Question: If the U.S. recycling system recovers about 99% of lead from batteries, why is there still a domestic lead deficit?  

Answer: The U.S. has no primary lead smelting, so supply depends on recycling and imports. While recycling from more than 160 million batteries annually covers a large share of domestic demand (about 70%), it isn’t enough to meet total consumption—particularly as energy storage needs grow. When used lead batteries are exported, the closed-loop economy is broken, further tightening domestic supply. 

Question: How do unlawful exports of lead scrap harm the U.S. battery supply chain?  

Answer: Hundreds of tons of lead metal scrap equivalent leave the U.S. each year via falsified commodity codes. This removes critical materials from domestic recyclers and smelters, inflates U.S. lead prices, raises costs across the battery supply chain, and threatens long-term production stability. Once lead batteries leave, they rarely return and may be processed under lax standards. 

Question: What’s driving unlawful spent lead battery exports in the first place?  

Answer: A mix of weak enforcement of export rules, cheaper outbound shipping, and strong demand from countries lacking formal recycling infrastructure encourages exports. Overseas processors can pay more for used U.S. batteries because they often operate with lower regulatory and labor costs, outbidding North American recyclers and draining domestic feedstock. 

Question: What immediate steps are proposed to protect the domestic lead supply and national security?  

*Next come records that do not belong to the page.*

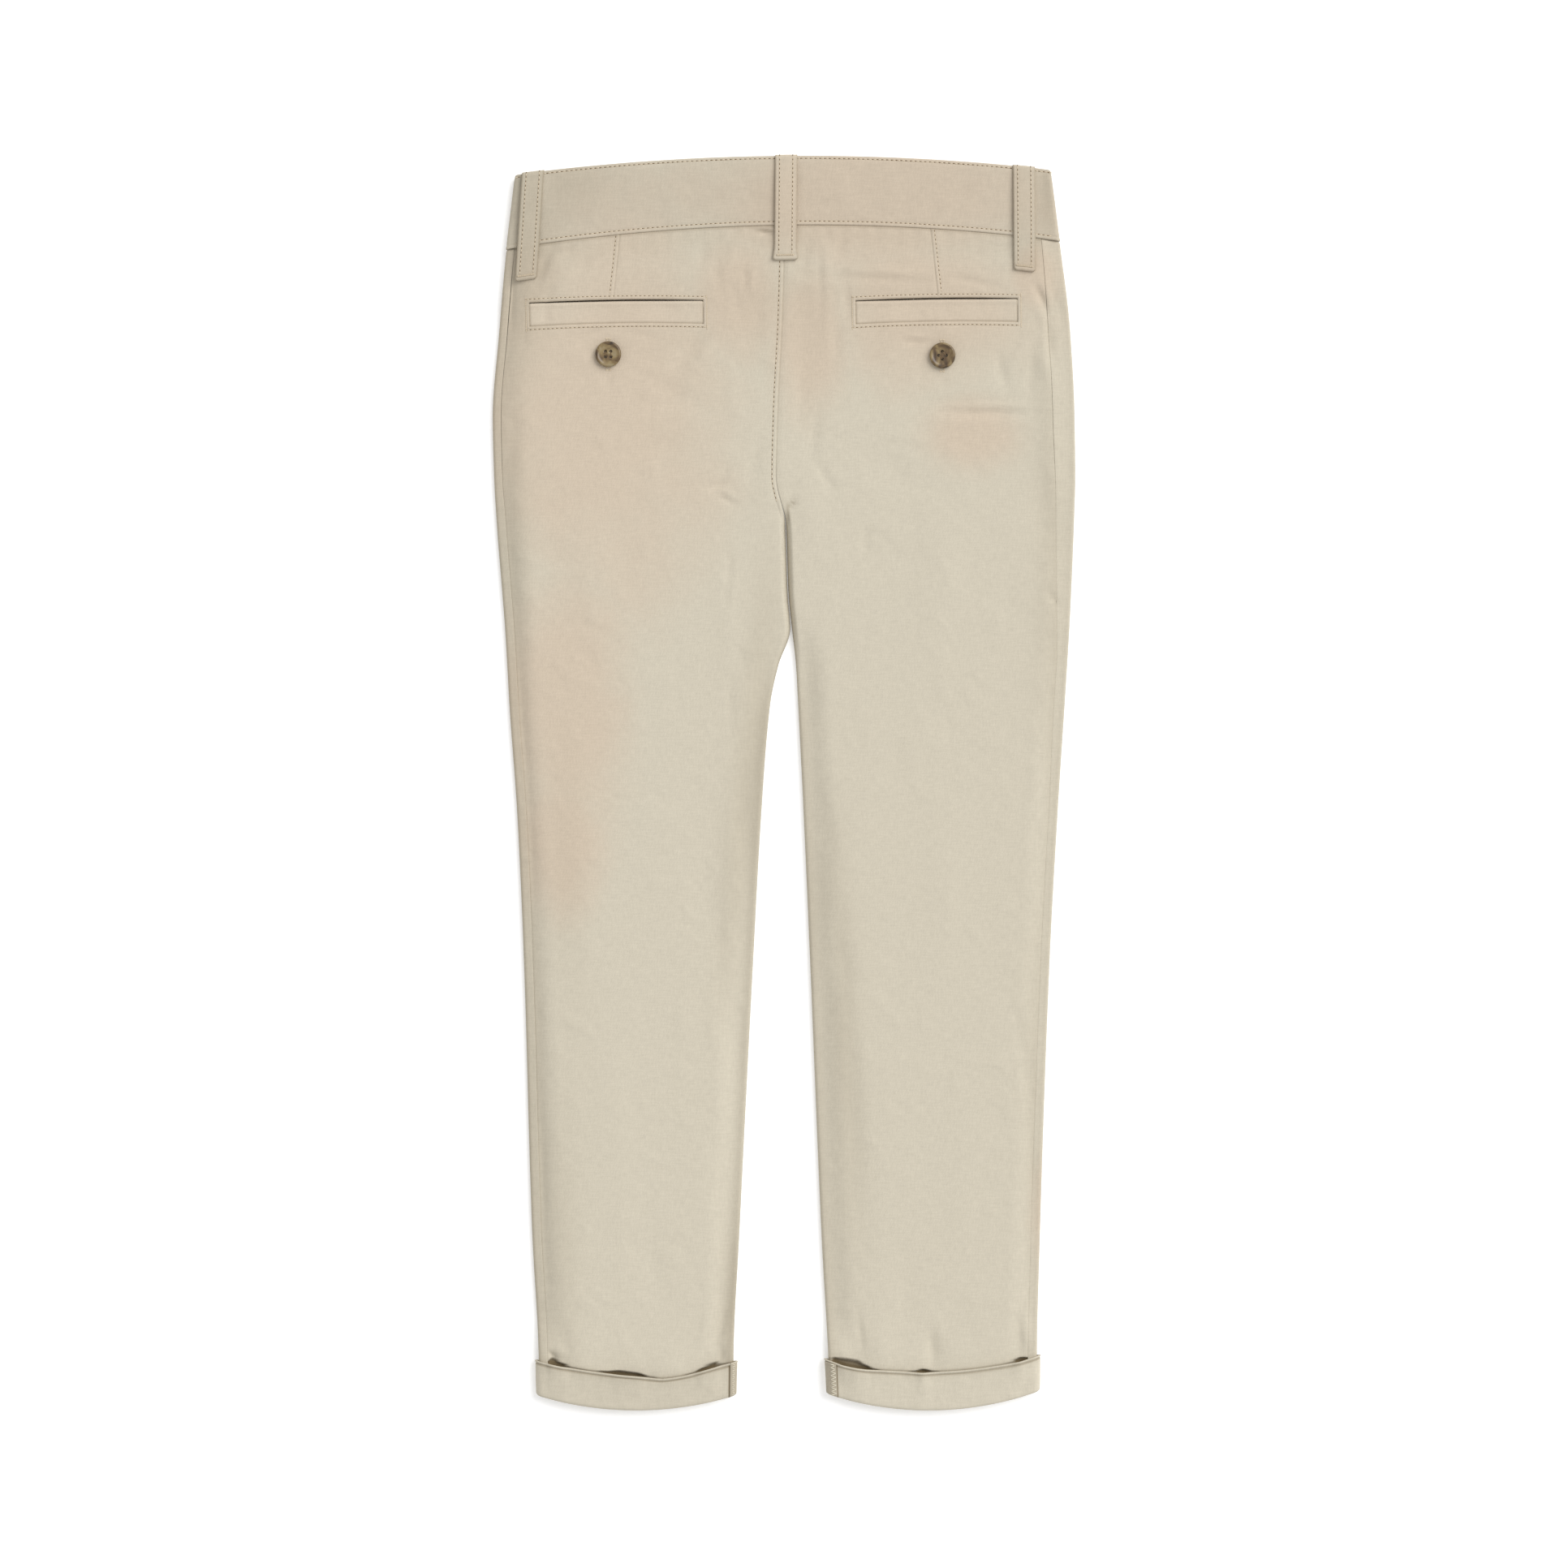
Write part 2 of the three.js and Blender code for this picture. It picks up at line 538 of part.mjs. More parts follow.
// A turned-up cuff: the leg's cloth folds outwards at its foot and runs back up round the leg. The
// outline of its cloth is given by how far up the leg it is from the fold, either in millimetres or
// as a share of the cuff's height, and by how far out from the leg's own outside.
function cuff(side) {
  const leg = LEGS[side];
  const outline = [
    { share: 1, out: SEAM },
    { share: 1, out: SEAM + CUFF_CLOTH },
    { share: 0.5, out: SEAM + CUFF_CLOTH },
    ...spaced(90, 270, 45).map((turn) => ({
      up: CUFF_BEAD * (1 + Math.cos(radians(turn))),
      out: SEAM + CUFF_CLOTH - CUFF_BEAD * (1 - Math.sin(radians(turn))),
    })),
    { up: CUFF_BEAD, out: SEAM },
    { share: 0.5, out: SEAM },
  ];
  const columns = [
    { curl: 0 },
    ...CURL.slice(1),
    ...marked("fromInner", [4, 8, 12]),
    ...marked("share", [0, 0.2, 0.4, 0.6, 0.8, 1]),
    { fromOuter: 8 },
    ...OUTER_FOLD,
    ...marked("share", [1, 0.7, 0.35], { under: true }),
    ...UNDER_CURL.slice(0, -1),
  ];
  const sections = columns.map((column) => {
    const { point } = place(leg, LEG_LENGTH, column);
    const share = Math.abs(point.x - innerAt(leg, LEG_LENGTH)) / widthAt(leg, LEG_LENGTH);
    const height = curved(leg.cuff, "share", share, "height");
    const gape = column.under || column.fold > 90 ? 0 : eased(leg.cuff, "share", share, "gape");
    return outline.map((mark) => {
      const up = mark.up ?? mark.share * height;
      const at = place(leg, LEG_LENGTH - up, column);
      return at.point.addScaledVector(at.out, mark.out + gape * (up / height) ** 2);
    });
  });
  return piece("cuff_" + side, closedRing(sections));
}

// A belt loop of the back: a strap from the waist's edge to below the waist seam, made from the
// cloth's own points and standing off it in the middle, where a belt goes through.
function backLoop(loop) {
  const grid = spaced(0, 1, 0.125).map((t) =>
    spaced(-0.5, 0.5, 0.25).map((half) => {
      const x = loop.top + (loop.foot - loop.top) * t + half * LOOP.width;
      const leg = x < 0 ? LEGS.left : LEGS.right;
      const y = sectionY(leg, -BAND_HEIGHT + t * (BAND_HEIGHT + LOOP.below), x);
      const standsOff = SEAM + LOOP_CLOTH + LOOP.belt * Math.sin(Math.PI * t) ** 2;
      return facingUp(x, y, topAt(x, y) + standsOff);
    }),
  );
  return piece(loop.name, clothWall(grid, LOOP_CLOTH));
}

// A belt loop of the front, pressed flat under the garment.
function frontLoop(loop) {
  const leg = loop.top < 0 ? LEGS.left : LEGS.right;
  const grid = spaced(0, 1, 0.25).map((t) =>
    [-0.5, 0.5].map((half) => {
      const x = loop.top + (loop.foot - loop.top) * t + half * LOOP.width;
      return facingUp(x, sectionY(leg, -BAND_HEIGHT + t * (BAND_HEIGHT + LOOP.below), x), LOOP_CLOTH);
    }),
  );
  return piece(loop.name, clothWall(grid, LOOP_CLOTH));
}

// The welt of a back pocket: a strip that fills the window but for the slit of its mouth.
function welt(side) {
  const pocket = POCKETS[side];
  const slope = radians(pocket.slope);
  const halfWidth = pocket.width / 2 - SEAM;
  const [low, high] = [SEAM - POCKET_HEIGHT / 2, POCKET_HEIGHT / 2 - POCKET_MOUTH];
  const grid = spaced(high, low, 6).map((v) =>
    spaced(-halfWidth, halfWidth, 12).map((u) => {
      const x = pocket.x + u * Math.cos(slope) - v * Math.sin(slope);
      const y = pocket.y + u * Math.sin(slope) + v * Math.cos(slope);
      return facingUp(x, y, topAt(x, y) - WELT_SINK);
    }),
  );
  return piece("welt_" + side, clothWall(grid, CLOTH));
}

// A sewn-through button with a raised rim and four holes, its back on z = 0.
function buttonGeometry() {
  const { radius, thickness, rim, dish, chamfer, sides } = BUTTON;
  const profile = [
    [0, 0],
    [radius - chamfer, 0],
    [radius, chamfer],
    [radius, thickness - chamfer],
    [radius - rim, thickness],
    [radius - rim - chamfer, thickness - dish],
    [0, thickness - dish],
  ];
  const body = new THREE.LatheGeometry(profile.map(([r, z]) => new THREE.Vector2(r, z)), sides);
  let button = solidOf(body.rotateX(Math.PI / 2));
  for (const turn of spaced(45, 315, 90)) {
    const { radius: hole, spread, sides: holeSides } = BUTTON_HOLES;
    const drill = new THREE.CylinderGeometry(hole, hole, BEYOND, holeSides).rotateX(Math.PI / 2);
    drill.translate(spread * Math.cos(radians(turn)), spread * Math.sin(radians(turn)), 0);
    button = button.subtract(solidOf(drill));
  }
  return geometryOf(button);
}

function pocketButton(side) {
  const { buttonX: x, buttonY: y } = POCKETS[side];
  const heights = spaced(0, 2 * Math.PI, Math.PI / 4).map((turn) =>
    topAt(x + BUTTON.radius * Math.cos(turn), y + BUTTON.radius * Math.sin(turn)),
  );
  const button = piece("button_pocket_" + side, buttonGeometry(), horn);
  button.position.set(x, y, Math.max(topAt(x, y), ...heights) + SEAM);
  return button;
}

function waistButton() {
  const button = piece("button_waist", buttonGeometry(), horn);
  button.rotation.y = Math.PI;
  button.position.set(WAIST_BUTTON.x, waistButtonY(), BUTTON.thickness);
  return button;
}

const trousers = new THREE.Group();
for (const side of ["left", "right"]) {
  trousers.add(backPanel(side), frontPanel(side), pocketFacing(side), waistband(side), cuff(side));
  trousers.add(welt(side), pocketButton(side));
}
for (const loop of BACK_LOOPS) trousers.add(backLoop(loop));
for (const loop of FRONT_LOOPS) trousers.add(frontLoop(loop));
trousers.add(waistButton());

export default trousers;
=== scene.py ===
"""Dresses a child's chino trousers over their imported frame, laid out flat with the back upwards.

Sizes in this script are millimetres, as a garment maker writes them; `MM` turns them into metres
when a piece is finished. +X is the wearer's right, +Y runs from the hems to the waist and +Z is up.
`down` is how far a section across the garment lies below the waist seam.
"""

import logging
import math
from dataclasses import dataclass, field
from enum import Enum
from functools import cached_property
from itertools import product
from typing import NamedTuple, Sequence

import bmesh
import bpy
import numpy as np
from mathutils import Matrix, Vector


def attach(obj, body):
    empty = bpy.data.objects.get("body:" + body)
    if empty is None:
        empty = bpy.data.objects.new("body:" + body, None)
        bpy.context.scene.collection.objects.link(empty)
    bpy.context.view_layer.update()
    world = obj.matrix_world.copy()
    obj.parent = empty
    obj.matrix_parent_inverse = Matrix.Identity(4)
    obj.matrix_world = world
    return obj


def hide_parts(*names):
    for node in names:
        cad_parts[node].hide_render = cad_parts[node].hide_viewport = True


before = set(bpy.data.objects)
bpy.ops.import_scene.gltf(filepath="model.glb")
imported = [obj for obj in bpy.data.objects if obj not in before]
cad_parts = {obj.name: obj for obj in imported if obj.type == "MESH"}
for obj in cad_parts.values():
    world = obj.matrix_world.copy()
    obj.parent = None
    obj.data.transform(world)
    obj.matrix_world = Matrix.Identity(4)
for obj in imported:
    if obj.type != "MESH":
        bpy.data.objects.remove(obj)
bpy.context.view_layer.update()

MM = 0.001
BODY = "root"
UP, DOWN = (0, 0, 1), (0, 0, -1)

Numbers = np.ndarray
log = logging.getLogger("chinos")


# Small tools


def ease(t: Numbers) -> Numbers:
    """0 below 0, 1 above 1, and an even curve between."""
    share = np.clip(t, 0.0, 1.0)
    return share * share * (3 - 2 * share)


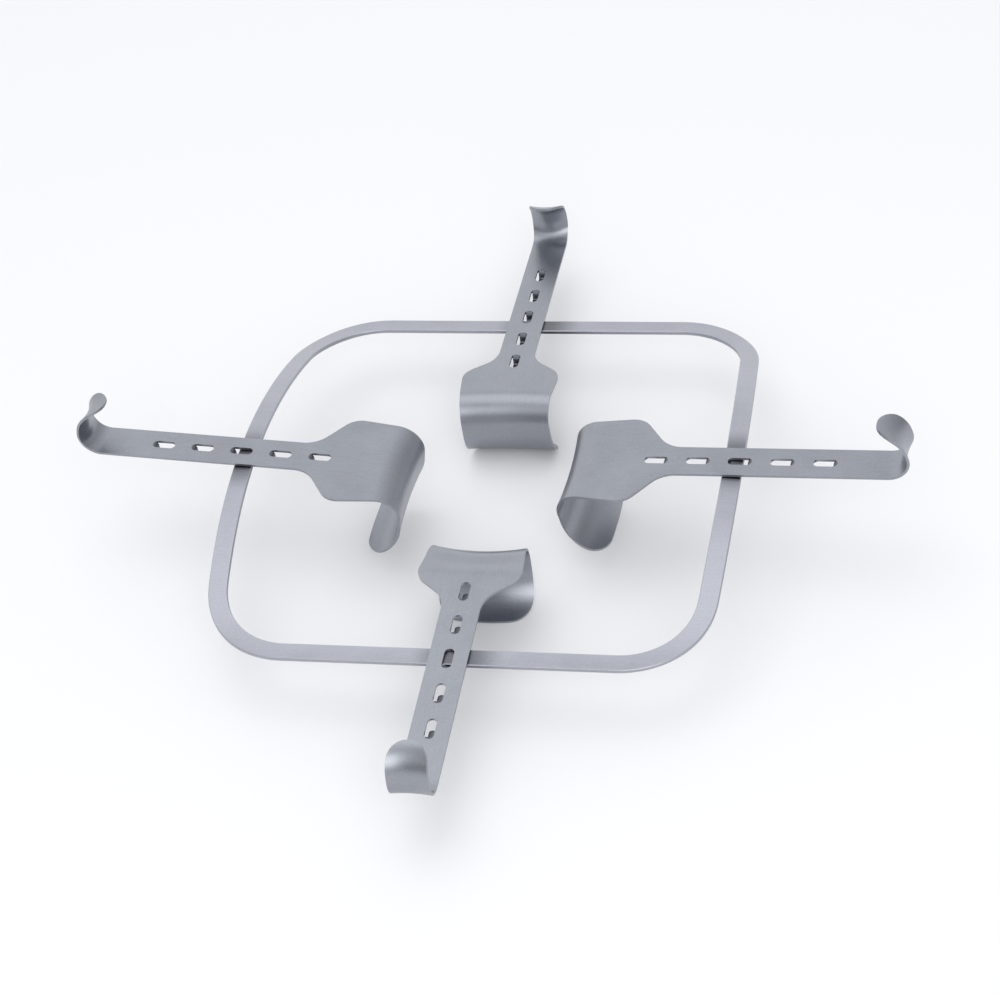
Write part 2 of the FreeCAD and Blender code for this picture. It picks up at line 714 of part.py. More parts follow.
def shapeFaults(bodies):
    for body in bodies:
        shape = body.Shape
        if shape.isNull() or not shape.isValid() or len(shape.Solids) != 1:
            yield body.Label + " has no single valid solid"


document = FreeCAD.newDocument("retractor")
makeSheet(document)
parts = [makeRing(document)]
for bladeName, seat in BLADES.items():
    madeBlade = makeBlade(document, bladeName, "end" if seat["side"] % 180 else "side")
    standOnBar(madeBlade, **seat)
    parts.append(madeBlade)
document.recompute()
faults = list(stateFaults(document)) + list(sketchFaults(document)) + list(shapeFaults(parts))
if faults:
    raise ValueError("; ".join(faults))
os.makedirs("parts", exist_ok=True)
for part in parts:
    part.Shape.exportStep(os.path.join("parts", part.Label + ".step"))
    print(part.Label, round(part.Shape.Volume, 1), part.Shape.BoundBox)
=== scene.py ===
import math
import bmesh
import bpy
from mathutils import Matrix, Vector


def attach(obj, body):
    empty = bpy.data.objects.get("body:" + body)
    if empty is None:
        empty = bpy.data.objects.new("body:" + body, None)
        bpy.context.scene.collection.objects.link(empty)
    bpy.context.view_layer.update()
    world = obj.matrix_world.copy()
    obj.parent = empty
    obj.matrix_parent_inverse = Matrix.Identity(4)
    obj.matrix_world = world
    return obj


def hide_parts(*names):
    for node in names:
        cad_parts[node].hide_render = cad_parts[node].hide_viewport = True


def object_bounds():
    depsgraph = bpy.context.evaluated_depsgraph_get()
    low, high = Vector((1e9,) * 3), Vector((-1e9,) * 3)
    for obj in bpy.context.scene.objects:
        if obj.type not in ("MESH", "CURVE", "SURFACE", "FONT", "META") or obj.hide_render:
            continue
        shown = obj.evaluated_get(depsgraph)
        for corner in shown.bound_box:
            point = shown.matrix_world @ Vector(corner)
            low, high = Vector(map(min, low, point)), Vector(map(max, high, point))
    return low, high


# Self retaining retractor: an arched flat ring and four saddle blades, all in stainless steel.
# Sizes are in millimetres and degrees, and a mesh is turned to metres as it is placed.

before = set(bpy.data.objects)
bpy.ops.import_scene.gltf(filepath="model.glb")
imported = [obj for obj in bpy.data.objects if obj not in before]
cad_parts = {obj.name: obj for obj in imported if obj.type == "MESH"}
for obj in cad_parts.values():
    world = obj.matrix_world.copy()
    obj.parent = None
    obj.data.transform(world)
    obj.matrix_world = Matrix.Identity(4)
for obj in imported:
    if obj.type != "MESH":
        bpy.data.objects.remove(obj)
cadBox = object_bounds()
metre = 0.001


def linear(code):
    # sRGB hex to linear RGBA
    parts = [int(code[i:i + 2], 16) / 255 for i in (1, 3, 5)]
    return tuple(c / 12.92 if c <= 0.04045 else ((c + 0.055) / 1.055) ** 2.4 for c in parts) + (1.0,)


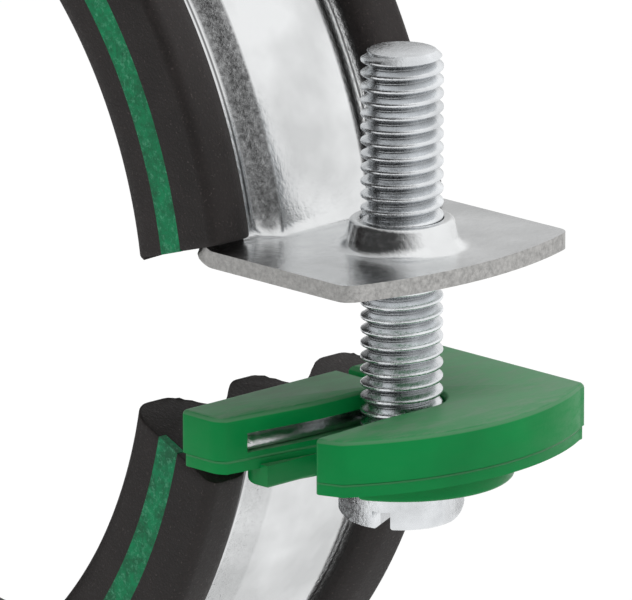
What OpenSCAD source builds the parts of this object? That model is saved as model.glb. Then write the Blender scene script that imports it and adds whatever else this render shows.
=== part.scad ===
// Rubber-lined pipe clamp in two halves, closed by two screws.
// One screw is the pivot: with the other one slackened, the lower half swings sideways out of its slot.
// The origin is the centre of the pipe seat, Y runs along the pipe and the screws stand along Z.

/* [Pipe seat] */
// Radius of the pipe that the clamp holds
pipe_r = 33.3; // [28:0.1:55]
// Gap between the facing sides of the upper and lower ears
ear_gap = 11.6; // [10:0.2:16]

/* [Steel strip] */
// Thickness of the steel sheet
sheet_t = 1.25; // [1:0.05:1.6]
// Width of the strip round the pipe
band_w = 20.6; // [18:0.2:24]
// Width of the crown pressed along the middle of the strip
crown_w = 13.6; // [8:0.2:14]
// Width of each sloping side of the crown
crown_ramp = 1.6; // [0.8:0.1:2.4]
// Height of the crown over the rest of the strip
crown_h = 1; // [0.4:0.1:1.4]
// Inner radius of the bend between band and ear
bend_r = 1; // [0.6:0.1:2]

/* [Ears] */
// Distance from the outside of the band to each screw's axis
ear_reach = 8.1; // [8:0.1:14]
// Distance from the screw's axis to the corners of the upper ear
ear_corner = 5.7; // [5:0.1:8]
// How far the rounded end of an ear stands out past its corners
ear_bulge = 2.1; // [1:0.1:3]
// How far the ears stand out past each edge of the strip
ear_flare = 1; // [0.4:0.1:2]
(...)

Answer: Stronger enforcement of existing export laws to keep the used lead battery supply in North America is presented as the fastest, most effective lever. Agencies such as the EPA, DOE, Customs and Border Protection, and the U.S. Trade Representative can act now to curb unlawful exports. Keeping lead battery supply domestic helps stabilize supply, protect defense readiness (given lead’s role in military batteries, ammunition and critical backup power), and preserve the competitiveness of U.S. battery manufacturing.